Note: When $n$ is squarefree, the necessary and sufficient condition for $d$ to work in RSA is: $e\;d\equiv1\pmod{\lambda(n)}$ (where $\lambda$ is the Carmichael function). That simplifies computation of $d$, and typically leads to a smaller one. $d=e^{-1}\bmod\lambda(n)$ is required by some RSA standards including FIPS 186-4. When $n$ is the product of distinct primes $p$ and $q$, $\lambda(n)$ can be computed as $$\begin{align}\lambda(n)&=\operatorname{lcm}(p-1,q-1)\\&=\frac{(p-1)(q-1)}{\gcd(p-1,q-1)}\end{align}$$

Can I pick $e=3$, even if it isn't coprime with $\phi(n)$?

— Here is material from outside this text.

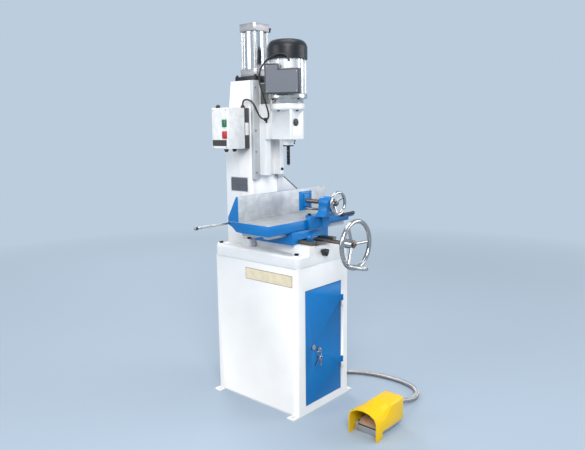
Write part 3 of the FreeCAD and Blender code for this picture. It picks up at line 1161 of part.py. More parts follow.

No. It is required that $e$ is coprime with $\phi(n)$ [equivalently: that $\gcd(e,p-1)=1=\gcd(e,q-1)$ ] in order to insure unique decryption of ciphertexts. Otherwise, there will be multiple plaintexts $m\in[0,n)$ leading to the same ciphertext $m^e\bmod n$. In your case $(n,e)=(77,3)$, for example, $m=4$ and $m=15$ would lead to the same ciphertext $64$.

Picking $e=p$ or $q$ seams wrong

For large $n$, it would be bad to choose $e$ equal to a factor of $n$ (or with any other approximate relation between $e$ and a factor of $n$) since that would allow factoring $n$. But when one deliberately illustrates RSA with a toy $n$ such as $n=77$ which is trivial to factor, choosing $e$ equal to one of the factors is a non-issue. Still, one could use $e=13$ to avoid that special case.

What is the largest integer that can be encrypted?

In textbook RSA, plaintext and ciphertext space is the integer interval $[0,n)$. The largest integer that can be encrypted (and decrypts correctly) is thus $n-1$. Notice that it is always encrypted to itself, thus trivial to decipher. More generally, textbook RSA is insecure when directly used to encipher data. It is conjectured secure when $p$ and $q$ are large random secret primes, and a random $x$ in the plaintext space $[0,n)$ is enciphered.

Answer 2

Am I wrong? (where?)

Yes, there is a small mistake in the way you are computing $d$: you need to compute $d$ as being the inverse of $e$ modulo $\phi(n) = (p-1)(q-1) = 60$. So, if you pick $e= 7$ (since you cannot pick $e = 3$ because it would be coprime with $\phi(n)$), you need to compute its inverse modulo (which is typically done using Euclid's algorithm). As said in the comment, the modular inverse of $7 \bmod{60}$ is $7^{-1} = 43 \bmod{60}$.

As a request , can I pick 3, even if it isn't coprime? (because as I saw on theory, I need at least a coprime).

No, picking a value $e$ that is not coprime with $\phi(n)$ does not allow to guarantee unique decryption of ciphertexts.

Since this is not desirable, it is required that $e$ is coprime with $\phi(n)$, which in turn implies that $\gcd(e,p-1)=1=\gcd(e, q-1)$ when using RSA with $n=pq$ for $p,q$ two primes.

Picking $e=p$ or $q$ seems wrong, right?

Yes, because then you are literally giving away your private key, since anybody can see that $n \bmod e \equiv 0$, which means that $e$ divides $n$! And, let's say you set $e=p$, then it is easy to recover $q$ as well by computing $\frac{n}{e}=q$ and so anybody knowing your public key $(n,e)$ would be able to recover your private key $(p,q,d)$.